First-model-only pattern: Structure-level functions use for (...) { ... break; }. Works but could use st.models[0] directly with an empty check.

What was NOT converted (~75+ functions remaining in coot-coord-utils.hh)

Residue operations (high value for migration)

get_residue(chain_id, resno, ins_code, mol) — residue lookup
get_atom(atom_spec, mol) — atom lookup by spec
deep_copy_residue — residue duplication
get_residue_name(chain_id, resno, ins_code, mol) — name lookup
residues_near_residue — spatial queries
residues_near_position — spatial queries
get_waters — water identification

Atom selection / searching

atoms_with_zero_occ — find zero-occupancy atoms
fill_residue_alt_confs — enumerate alt confs per residue
contact_info — atom contacts

Whole-molecule operations

sort_chains, sort_residues — reordering
shift_to_origin — coordinate transformation
copy_and_delete_hydrogens — hydrogen stripping
move_waters_to_last_chain

Selection API (~1,450 calls across codebase)

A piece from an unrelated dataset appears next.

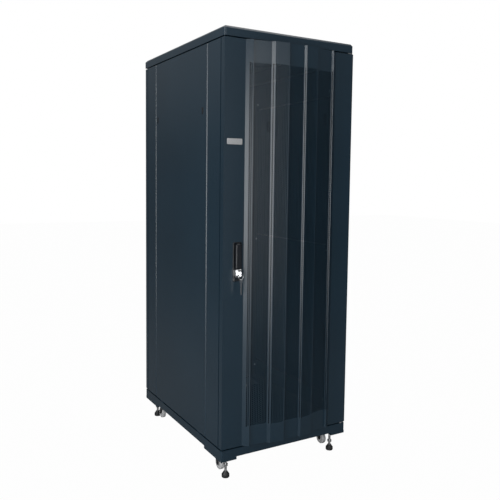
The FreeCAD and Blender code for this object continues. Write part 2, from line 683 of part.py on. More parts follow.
def rear_door_shell():
    """Steel door with a sunk middle field and ventilation slots."""
    edge = DOOR_HALF - REAR_BORDER
    face = [(-edge, 0), (-edge + REAR_RECESS, REAR_RECESS), (edge - REAR_RECESS, REAR_RECESS), (edge, 0)]
    slots = []
    for index in range(VENT_SLOTS):
        for z in (DOOR_BOTTOM + VENT_EDGE + index * VENT_PITCH, DOOR_TOP - VENT_EDGE - index * VENT_PITCH):
            slots.append(block(-VENT_HALF, VENT_HALF, REAR_RECESS, REAR_RECESS + SKIN,
                               z - VENT_HEIGHT / 2, z + VENT_HEIGHT / 2))
    spindle_hole = rod(SPINDLE + 0.3, HANDLE_X, 0, REAR_HANDLE_HEIGHT, DOOR_DEPTH, "Y")
    return other_end(door_pan(face).cut(slots).cut(spindle_hole))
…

NewSelection / SelectAtoms / GetSelIndex / DeleteSelection — hardest migration target
gemmi equivalent: range-based for loops with conditionals, or gemmi::Selection

Functions in coot-map-utils.hh — separate from coord-utils migration

Approach notes

gemmi::Structure created on the fly via gemmi::copy_from_mmdb(mol) + trim_atom_names() — no persistent dual representation
Tests compare mmdb and gemmi results on the same molecule, tolerance-based for floats
copy_from_mmdb() will need extension for full migration (missing: secondary structure, title/header, resolution, biomolecule info)
The mmdb selection API is the biggest migration challenge — ~1,450 call sites
SSM (structure superposition) may not have a gemmi equivalent — can be side-lined
TER atoms: gemmi doesn’t have them. They only matter for PDB file output. Skip them in all logic.

Next steps: Prioritize converting residue-lookup functions (get_residue, get_atom) and spatial queries (residues_near_residue/position) — most commonly used across the codebase.